OBJECTIVE: Expression of microRNAs (miRNAs) in the human placenta is dynamic across gestation, with expression of miRNAs belonging to the C14MC, C19MC and miR-371-3 clusters. Specifically, miRNAs within the C19MC cluster are exclusively expressed in primates with predominant expression in the placenta. Non-human primates can be utilized to study developmental processes of placentation in vivo that cannot be assessed in the human placenta, however, miRNA expression has not been defined in the macaque placenta. Our objective was to profile miRNAs in the macaque placenta, hypothesizing that expression is conserved between the macaque and human placenta. METHODS: Total RNA from first trimester and term macaque placentas (n = 4 per group) was analyzed through RNA-sequencing and validated by quantitative real-time PCR (qRT-PCR). RESULTS: A total of 607 pre-miRNAs previously annotated in the macaque reference database (miRBase21) were detected, and 166 miRNAs were differentially expressed between first trimester and term placentas. A total of 457 unannotated sequences were detected and deemed candidate novel miRNAs by miRDeep2 software.
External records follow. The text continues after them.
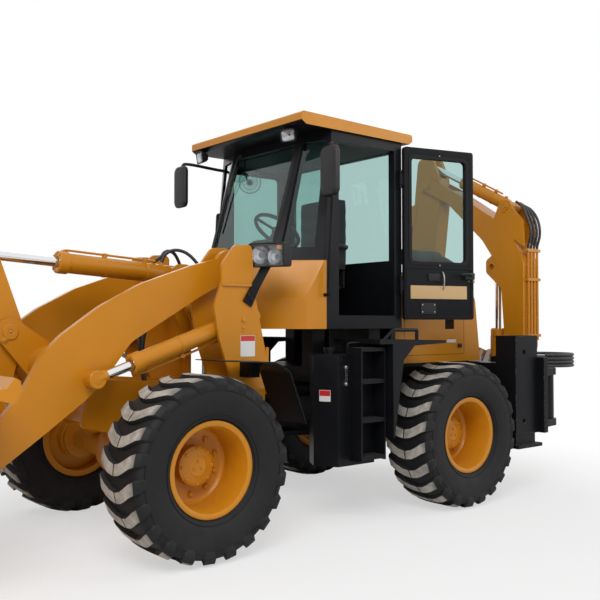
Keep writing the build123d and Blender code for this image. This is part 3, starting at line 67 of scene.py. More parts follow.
def link_nodes(tree, *pairs):
    """Links (from node, output) to (to node, input)."""
    for source, output, target, entry in pairs:
        tree.links.new(source.outputs[output], target.inputs[entry])


def math_node(tree, operation, first=None, second=None, clamp=False):
    made = tree.nodes.new("ShaderNodeMath")
    made.operation = operation
    made.use_clamp = clamp
    for place, value in enumerate((first, second)):
        if isinstance(value, (int, float)):
            made.inputs[place].default_value = value
        elif value is not None:
            tree.links.new(value, made.inputs[place])
    return made.outputs[0]


world = bpy.data.worlds.new("studio_sky")
world.use_nodes = True
scene.world = world
sky = world.node_tree
sky_rays = sky.nodes.new("ShaderNodeLightPath").outputs
seen_or_mirrored = math_node(sky, "MAXIMUM", sky_rays["Is Camera Ray"], sky_rays["Is Glossy Ray"])
seen_at_all = math_node(sky, "MAXIMUM", seen_or_mirrored, sky_rays["Is Transmission Ray"])
sky_level = sky.nodes.new("ShaderNodeMapRange")
sky_level.inputs["To Min"].default_value = SKY_LEVEL
sky_level.inputs["To Max"].default_value = 1.0
sky.links.new(seen_at_all, sky_level.inputs["Value"])
sky.links.new(sky_level.outputs[0], sky.nodes["Background"].inputs["Strength"])
sky.nodes["Background"].inputs["Color"].default_value = (1.0, 1.0, 1.0, 1.0)

floor_mesh = bpy.data.meshes.new("studio_floor")
half_floor = FLOOR_SIZE / 2
floor_mesh.from_pydata(
    [(x * half_floor, y * half_floor, 0.0) for x, y in ((-1, -1), (1, -1), (1, 1), (-1, 1))], [],
    [(0, 1, 2, 3)]
)
studio_floor = mesh_object("studio_floor", floor_mesh)
floor_paper, paper_nodes, _, floor_shader = new_material("floor_paper")
floor_shader.inputs["Base Color"].default_value = (0.93, 0.93, 0.93, 1.0)
floor_shader.inputs["Roughness"].default_value = 0.9
floor_shader.inputs["Specular IOR Level"].default_value = 0.1
paper_place = paper_nodes.new("ShaderNodeTexCoord")
paper_reach = paper_nodes.new("ShaderNodeVectorMath")
paper_reach.operation = "LENGTH"
paper_fade = paper_nodes.new("ShaderNodeMapRange")
paper_fade.interpolation_type = "SMOOTHSTEP"
paper_fade.inputs["From Min"].default_value = 2.6
paper_fade.inputs["From Max"].default_value = 5.5
paper_fade.inputs["To Min"].default_value = 0.55
paper_rays = paper_nodes.new("ShaderNodeLightPath")
paper_seen = math_node(
    floor_paper.node_tree, "MULTIPLY", paper_fade.outputs[0], paper_rays.outputs["Is Camera Ray"]
).node
plain_white = paper_nodes.new("ShaderNodeEmission")
paper_mix = paper_nodes.new("ShaderNodeMixShader")
link_nodes(
    floor_paper.node_tree, (paper_place, "Object", paper_reach, 0),
    (paper_reach, "Value", paper_fade, "Value"), (paper_seen, 0, paper_mix, "Fac"),
    (floor_shader, 0, paper_mix, 1), (plain_white, 0, paper_mix, 2),
    (paper_mix, 0, paper_nodes["Material Output"], "Surface")
)
floor_mesh.materials.append(floor_paper)


def soft_lamp(name, place, target, size, power):
    lamp = bpy.data.lights.new(name, "AREA")
    lamp.shape = "SQUARE"
    lamp.size = size
    lamp.energy = power
    stand = bpy.data.objects.new(name, lamp)
    stand.location = place
    aim = Vector(target) - Vector(place)
    stand.rotation_euler = aim.to_track_quat("-Z", "Y").to_euler()
    stand.visible_camera = False
    stand.visible_transmission = False
    scene.collection.objects.link(stand)


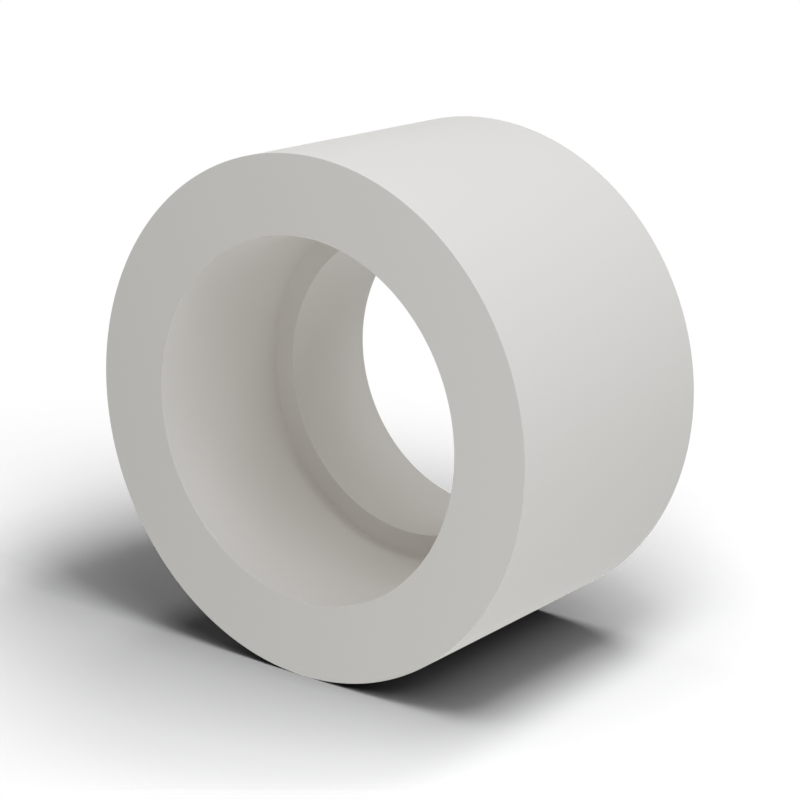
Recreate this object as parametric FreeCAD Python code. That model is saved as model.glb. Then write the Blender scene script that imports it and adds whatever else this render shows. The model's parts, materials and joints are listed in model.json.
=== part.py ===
import FreeCAD, Part
import os
from FreeCAD import Vector

# Round spacer in natural nylon, one piece: a thick sleeve with a through bore, and a wider
# counterbore sunk from one end down to a flat shoulder. Every edge is square and unbroken.
# It stands on its plain end. The origin is the centre of that end, and +Z runs up the bore axis
# and out of the counterbored end. All sizes are in millimetres.

outer_diameter = 10.0
length = 5.7

# The bore is the close hole at the plain end. It clears a 6 mm shaft or screw.
bore_diameter = 6.1

# The counterbore is sunk from the top end, and its floor is the shoulder.
counterbore_diameter = 7.0
counterbore_depth = 3.4

bore_axis = Vector(0, 0, 1)
plain_end_centre = Vector(0, 0, 0)


def half_section():
    """The wall cut through the axis: six square corners, from the bore's lower edge outwards."""
    outer_radius = outer_diameter / 2
    bore_radius = bore_diameter / 2
    counterbore_radius = counterbore_diameter / 2
    shoulder_height = length - counterbore_depth
    corners = [
        Vector(bore_radius, 0, 0),
        Vector(outer_radius, 0, 0),
        Vector(outer_radius, 0, length),
        Vector(counterbore_radius, 0, length),
        Vector(counterbore_radius, 0, shoulder_height),
        Vector(bore_radius, 0, shoulder_height),
    ]
    return Part.Face(Part.makePolygon(corners + corners[:1]))


def spacer():
    """The half section turned once round the bore axis."""
    return half_section().revolve(plain_end_centre, bore_axis, 360)


os.makedirs("parts", exist_ok=True)
spacer().exportStep("parts/spacer.step")
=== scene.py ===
"""A short round spacer in natural nylon, seen as in a catalogue picture of it lying on its side.

Lengths are in metres. Angles are in degrees where they are given, and in radians from there on.
"""
import json
from math import cos, pi, radians, sin

import bpy
import numpy as np
from mathutils import Matrix, Vector


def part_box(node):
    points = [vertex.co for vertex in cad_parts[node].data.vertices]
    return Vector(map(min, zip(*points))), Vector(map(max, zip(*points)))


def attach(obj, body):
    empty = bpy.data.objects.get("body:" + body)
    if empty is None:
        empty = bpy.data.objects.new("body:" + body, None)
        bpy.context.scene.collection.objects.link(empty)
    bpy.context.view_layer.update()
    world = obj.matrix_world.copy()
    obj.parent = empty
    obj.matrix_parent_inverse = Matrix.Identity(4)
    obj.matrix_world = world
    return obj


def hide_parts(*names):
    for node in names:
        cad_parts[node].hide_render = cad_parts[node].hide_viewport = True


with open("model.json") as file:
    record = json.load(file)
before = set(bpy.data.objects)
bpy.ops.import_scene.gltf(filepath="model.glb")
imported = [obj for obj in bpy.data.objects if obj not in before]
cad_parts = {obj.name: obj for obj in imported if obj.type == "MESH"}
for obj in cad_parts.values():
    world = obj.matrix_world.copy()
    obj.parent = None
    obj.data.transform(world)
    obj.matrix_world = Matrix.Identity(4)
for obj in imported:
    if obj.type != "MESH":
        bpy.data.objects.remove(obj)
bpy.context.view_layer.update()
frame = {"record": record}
scene = bpy.context.scene
scene.view_settings.view_transform = "Standard"


# Spacer. One thick sleeve of natural nylon 6/6, moulded in one piece: a through bore, and a wider
# counterbore sunk from the top end down to a flat shoulder. Its rims are square and crisp, with
# only the hair-fine break that deburring leaves.
mounts = {mount["name"]: mount for mount in frame["record"]["mounts"]}
box_low, box_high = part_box("spacer")
spacer_length = box_high.z - box_low.z
outer_radius = box_high.x
bore_radius = mounts["bore"]["dims"]["r_mm"] / 1000
counterbore_radius = mounts["counterbore"]["dims"]["r_mm"] / 1000
shoulder_height = mounts["bore"]["dims"]["length_mm"] / 1000
edge_break = 0.000006
edge_steps = 3
turn_steps = 512

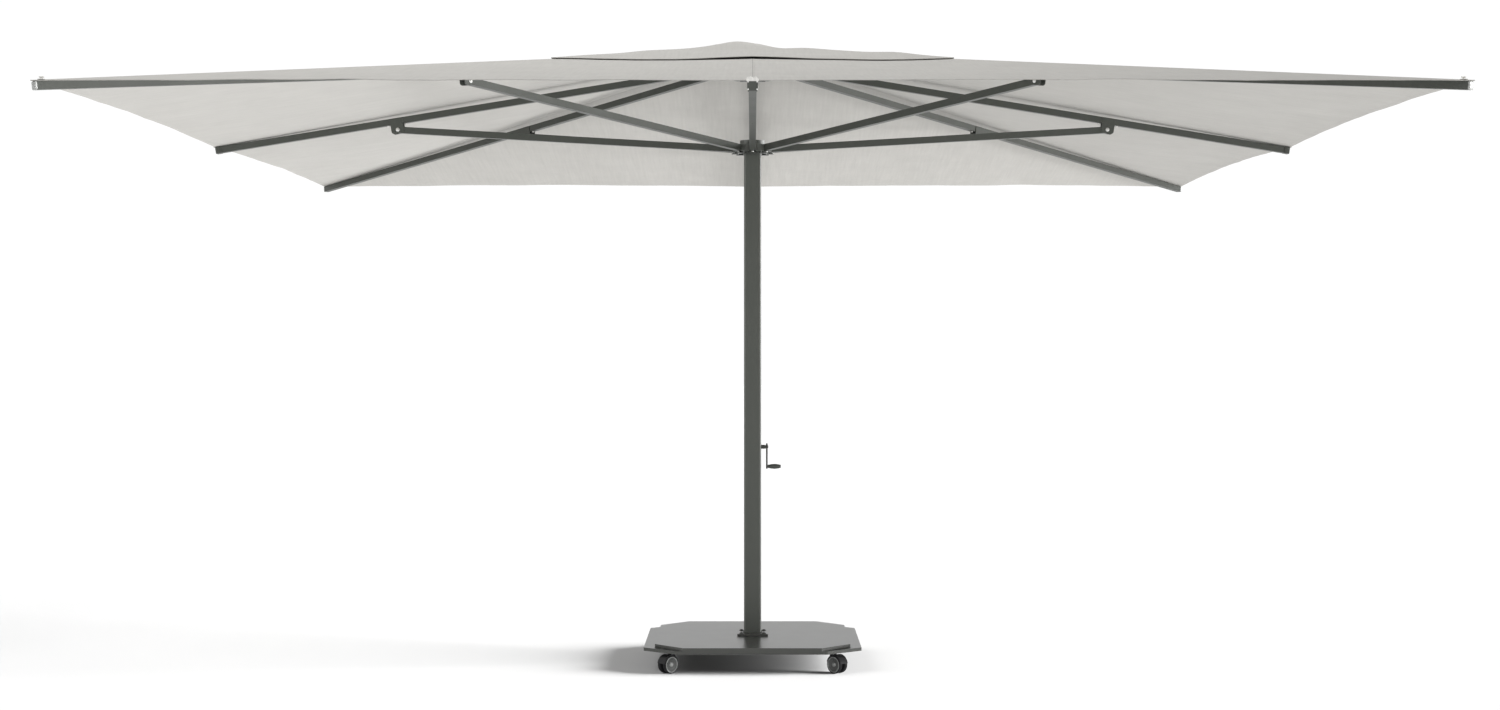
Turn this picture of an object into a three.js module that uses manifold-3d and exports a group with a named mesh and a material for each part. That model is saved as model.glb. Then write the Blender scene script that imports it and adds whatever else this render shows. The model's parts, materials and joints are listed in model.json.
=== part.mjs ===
// Square telescopic patio umbrella, 5 m by 5 m, on a stacked steel plate base with castors.
// Millimetres, +Z up. The origin is on the floor under the mast, and the canopy sides run along X and Y.
// Eight ribs carry the canopy. Each rib is pushed up by a strut from the hub on the mast, and hangs
// from a crown on a two-stage inner mast that slides up out of the mast as the umbrella closes.
import * as THREE from 'three';
import { mergeVertices } from 'three/addons/utils/BufferGeometryUtils.js';
import Module from 'manifold-3d';

const wasm = await Module();
wasm.setup();

// ---------- driving dimensions ----------
const GAP = 0.3; // between pieces that touch

const CANOPY_HALF = 2500; // half the side of the canopy
const ROOF_TOP = 2835; // height that the four canopy planes would reach over the mast
const ROOF_SLOPE = 0.1788;
const CLOTH = 1.5; // cloth thickness
const OPENING_HALF = 420; // half the square opening under the vent cap
const SEAM_GAP = 0.5; // from a panel's edge to the line between two panels

const VENT_HALF = 855;
const VENT_EDGE_Z = 2691;
const VENT_TOP_Z = 2872;

const TUBE = 30; // square tube of ribs and struts
const WALL = 2;
const RIB_ROOT_R = 72; // where a rib's tube begins
const RIB_AXIS_Z = 2775; // where the ribs' centre lines would meet over the mast
const RIB_TIP_Z = 2369;
const SIDE_TIP_R = 2492; // ribs to the middles of the sides
const CORNER_TIP_R = 3519;
const CORNER_RATIO = Math.SQRT2;

const PIVOT_R = 82; // hub and crown pivots, from the mast's axis
const HUB_PIVOT_Z = 2378;
const CROWN_PIVOT_Z = 2721.6;
const STRUT_PIN_R = 1648; // where a strut meets its rib
const SIDE_PIN_Z = 2466.4;
const CORNER_PIN_Z = 2549.8;
const PIN = 5; // pin radius
const PIN_HOLE = 5.6;

const MAST = 80; // square mast
const MAST_WALL = 3;
const MAST_ROUND = 12;
const MAST_TOP = 2361.7;
const SPIGOT = MAST - 2 * MAST_WALL - 2 * GAP; // blocks that plug the ends of the mast
const SPIGOT_LENGTH = 60;

const HUB = { low: 2362, shoulder: 2395, high: 2416, radius: 92, neck: 59, core: 62, bore: 19.3 };
const CROWN = { low: 2700, high: 2741, radius: 92, core: 60, bore: 15.3, slot: 13 };
const LOWER_STAGE = { outer: 18, inner: 15.5, low: 300, high: 2410 };
const UPPER_STAGE = { outer: 15, inner: 13, low: 950, high: 2735 };

const PLATE = 15; // base plate thickness
const BASE_UNDERSIDE = 91.5;
const BASE_TOP = BASE_UNDERSIDE + 2 * PLATE;
const FOOT = { half: 71, thick: 10, bolt: 52, hole: 6 };
const FOOT_TOP = BASE_TOP + FOOT.thick;

const CRANK_Z = 993;
const CRANK_RADIUS = 91;
const SHAFT = 5;
const ROPE = 2; // rope radius
const DRUM = { x: 27.5, barrel: 14, flange: 18 };
const SHEAVE = { x: 28, z: 2322, groove: 10, rim: 12, half: 5.5 };

const CASTOR_R = 506.6; // swivel axis, from the mast's axis along the diagonal
const CASTOR_TRAIL = 28;
const WHEEL = { radius: 40, inside: 8, outside: 26 };

// ---------- materials ----------
const finish = (color, roughness, metalness) => ({ color, roughness, metalness });
const FRAME = finish(0x54564f, 0.5, 0.4);
const CANVAS = finish(0xcbc8c2, 0.95, 0);
const BRIGHT = finish(0xb9bbba, 0.3, 0.9);
const PLATES = finish(0x9c9d99, 0.55, 0.5);
const BLACK = finish(0x1b1c1d, 0.6, 0);
const CORD = finish(0xd8d6cf, 0.9, 0);

// ---------- solids ----------
function solid(geometry) {
  const bare = geometry.clone();
  bare.deleteAttribute('normal');
  bare.deleteAttribute('uv');
  const merged = mergeVertices(bare, 1e-4);
  const vertProperties = new Float32Array(merged.attributes.position.array);
  const triVerts = new Uint32Array(merged.index.array);
  return new wasm.Manifold(new wasm.Mesh({ numProp: 3, vertProperties, triVerts }));
}

const join = (first, ...others) => others.reduce((sum, other) => sum.add(other), first);
const cut = (first, ...others) => others.reduce((rest, other) => rest.subtract(other), first);

function surface(manifold) {
  const { vertProperties, triVerts } = manifold.getMesh();
  const geometry = new THREE.BufferGeometry();
  geometry.setAttribute('position', new THREE.BufferAttribute(new Float32Array(vertProperties), 3));
  geometry.setIndex(new THREE.BufferAttribute(new Uint32Array(triVerts), 1));
  const faceted = geometry.toNonIndexed();
  faceted.computeVertexNormals();
  return faceted;
}

// a block between two opposite corners
function block([x0, y0, z0], [x1, y1, z1]) {
  const geometry = new THREE.BoxGeometry(x1 - x0, y1 - y0, z1 - z0);
  return solid(geometry.translate((x0 + x1) / 2, (y0 + y1) / 2, (z0 + z1) / 2));
}

// a round bar between two points
function rod(from, to, radius, sides = 10) {
  const start = new THREE.Vector3(...from);
  const way = new THREE.Vector3(...to).sub(start);
  const geometry = new THREE.CylinderGeometry(radius, radius, way.length(), sides);
  geometry.translate(0, way.length() / 2, 0);
  geometry.applyQuaternion(new THREE.Quaternion().setFromUnitVectors(
    new THREE.Vector3(0, 1, 0), way.clone().normalize()));
  return solid(geometry.translate(...from));
}

// an outline in plan, between two heights
function plate(outline, low, high, curveSegments = 2) {
  const options = { depth: high - low, bevelEnabled: false, curveSegments };
  return solid(new THREE.ExtrudeGeometry(outline, options).translate(0, 0, low));
}

// an outline seen from the side (x along, y up), between two values of y
function sidePlate(outline, left, right, curveSegments = 3) {
  const options = { depth: right - left, bevelEnabled: false, curveSegments };
  const geometry = new THREE.ExtrudeGeometry(outline, options).rotateX(Math.PI / 2);
  return solid(geometry.translate(0, right, 0));
}

// a profile of [radius, along] pairs turned about +Z, or about +X or +Y if asked
function turned(profile, axis = 'z', sides = 16) {
  const geometry = new THREE.LatheGeometry(profile.map(([r, along]) => new THREE.Vector2(r, along)), sides);
  if (axis === 'z') geometry.rotateX(Math.PI / 2);
  if (axis === 'x') geometry.rotateZ(-Math.PI / 2);
  return solid(geometry);
}

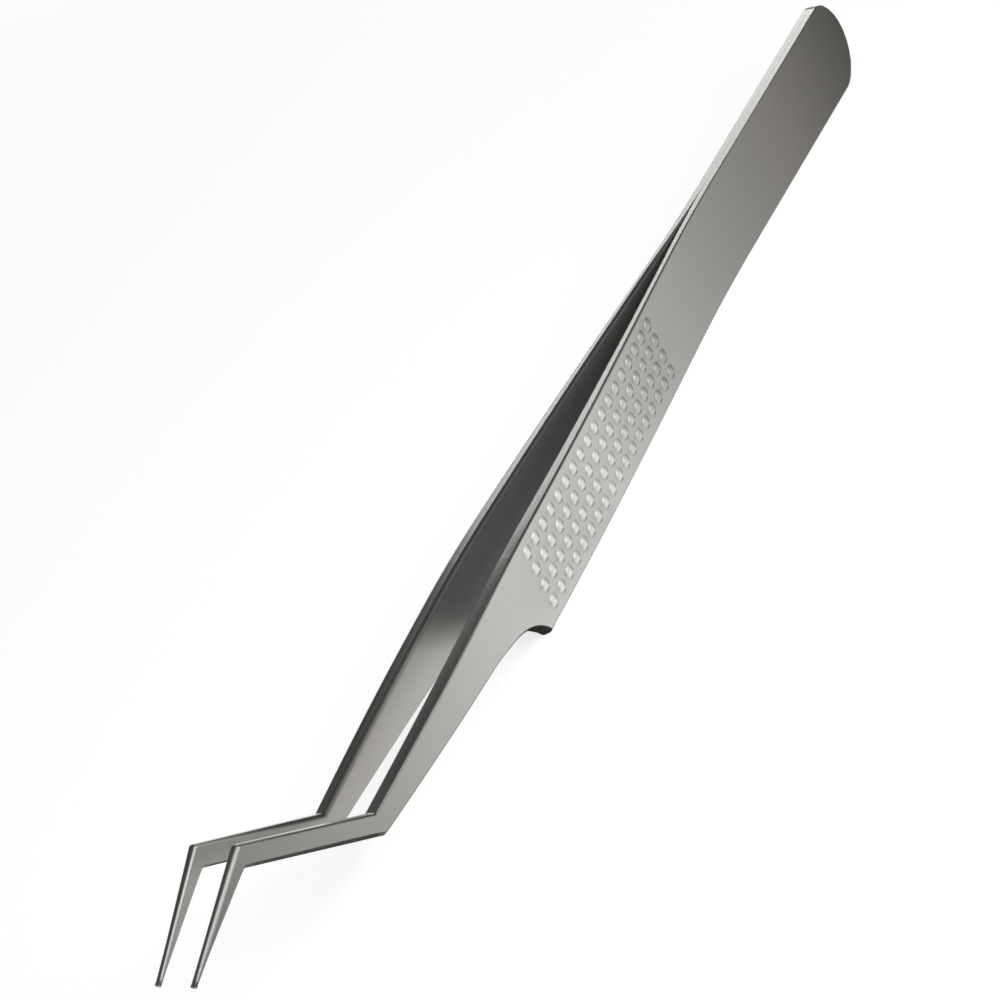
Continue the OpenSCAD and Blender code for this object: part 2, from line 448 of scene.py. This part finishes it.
# the inner and the outer face at a distance from the butt, from a slope that changes evenly between places
def bowHeights(x, size):
    starts = [0.0]
    for part in ("Joined", "Parting", "Spring", "Return", "Closing"):
        starts.append(starts[-1] + size(part + " Length"))
    length, spread, closing = size("Total Length"), size("Spread Slope"), size("Closing Slope")
    runs = [  # from, length, slope at its start and at its end
        (starts[1], size("Parting Length"), 0.0, spread),
        (starts[2], size("Spring Length"), spread, spread),
        (starts[3], size("Return Length"), spread, 0.0),
        (starts[4], size("Closing Length"), 0.0, closing),
        (starts[5], length - starts[5], closing, closing),
    ]
    height = 0.0
    for begin, reach, first, last in runs:
        run = (x - begin).within(0.0, reach)
        height = height + run * (first + (first + (last - first) * run / reach)) / 2.0
    middle = starts[1] + size("Parting Length") / 2.0
    grown = ((x - middle) / (starts[4] - middle)).within(0.0, 1.0)
    ground = ((x - starts[4]) / (length - starts[4])).within(0.0, 1.0)
    thick = mix(size("Spring Thickness"), size("Neck Thickness"), smooth(grown))
    thick = thick - (size("Neck Thickness") - size("Tip Thickness")) * ground ** size("Grinding Power")
    return height, height + thick


# the grip: rows of round dots with a soft foot, raised on the outer face, each painted lighter than the face
# and with painted shade on two flanks
dots = {
    "lengths": {
        "Dot Pitch": 2.0, "Dot Radius": 0.7, "Dot Height": 0.25, "Dot Foot": 0.1, "First Row": 2.0,
    },
    "plain": {
        "Dot Rows": 18, "Dot Columns": 4, "Dot Segments": 24, "Dot Rings": 16,
        "Dot Crown": 3.2, "Dot Softness": 0.35, "Foot Reach": 0.25, "Foot Turn": 0.7,
        "Skirt Start": 0.5, "Skirt Fade": 2.5, "Shade": 0.95, "Shade Reach": 0.45, "Shade Length": 0.6,
        "Butt Shade": 0.8, "Butt Shade X": -0.54, "Butt Shade Z": 0.2,
        "Low Shade X": 0.02, "Low Shade Z": -0.6,
    },
}
poleGap = 0.001  # keeps the direction from a dot's middle clear of a division by nought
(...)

Differential expression was confirmed for six of nine miRNAs evaluated by qRT-PCR. Comparative analysis demonstrated expression of several miRNA orthologs of human pregnancy-associated miRNA clusters in the macaque placenta. CONCLUSIONS: Profiling placental miRNAs of the macaque revealed conserved expression of a number of miRNAs within the C14MC, C19MC and miR-371-3 clusters between the human and macaque. These results establish non-human primates as a model for human placentation and miRNA biology, with the prediction of their functional significance in placental development and function.

Trophoblast differentiation, invasion and hormone secretion in a three-dimensional in vitro implantation model with rhesus monkey embryos.

BACKGROUND: The initiation of primate embryo invasion into the endometrium and the formation of the placenta from trophoblasts, fetal mesenchyme, and vascular components are essential for the establishment of a successful pregnancy. The mechanisms which direct morphogenesis of the chorionic villi, and the interactions between trophectoderm-derived trophoblasts and the fetal mesenchyme to direct these processes during placentation are not well understood due to a dearth of systems to examine and manipulate real-time primate implantation. Here we describe an in vitro three-dimensional (3-D) model to study implantation which utilized IVF-generated rhesus monkey embryos cultured in a Matrigel explant system. METHODS: Blastocyst stage embryos were embedded in a 3-D microenvironment of a Matrigel carrier and co-cultured with a feeder layer of cells generating conditioned medium. Throughout the course of embryo co-culture embryo growth and secretions were monitored. Embedded embryos were then sectioned and stained for markers of trophoblast function and differentiation. RESULTS: Signs of implantation were observed including enlargement of the embryo mass, and invasion and proliferation of trophoblast outgrowths. Expression of chorionic gonadotropin defined by immunohistochemical staining, and secretion of chorionic gonadotropin and progesterone coincident with the appearance of trophoblast outgrowths, supported the conclusion that a trophoblast cell lineage formed from implanted embryos. Positive staining for selected markers including Ki67, MHC class I, NeuN, CD31, vonWillebrand Factor and Vimentin, suggest growth and differentiation of the embryo following embedding. CONCLUSIONS: This 3-D in vitro system will facilitate further study of primate embryo biology, with potential to provide a platform for study of genes related to implantation defects and trophoblast differentiation.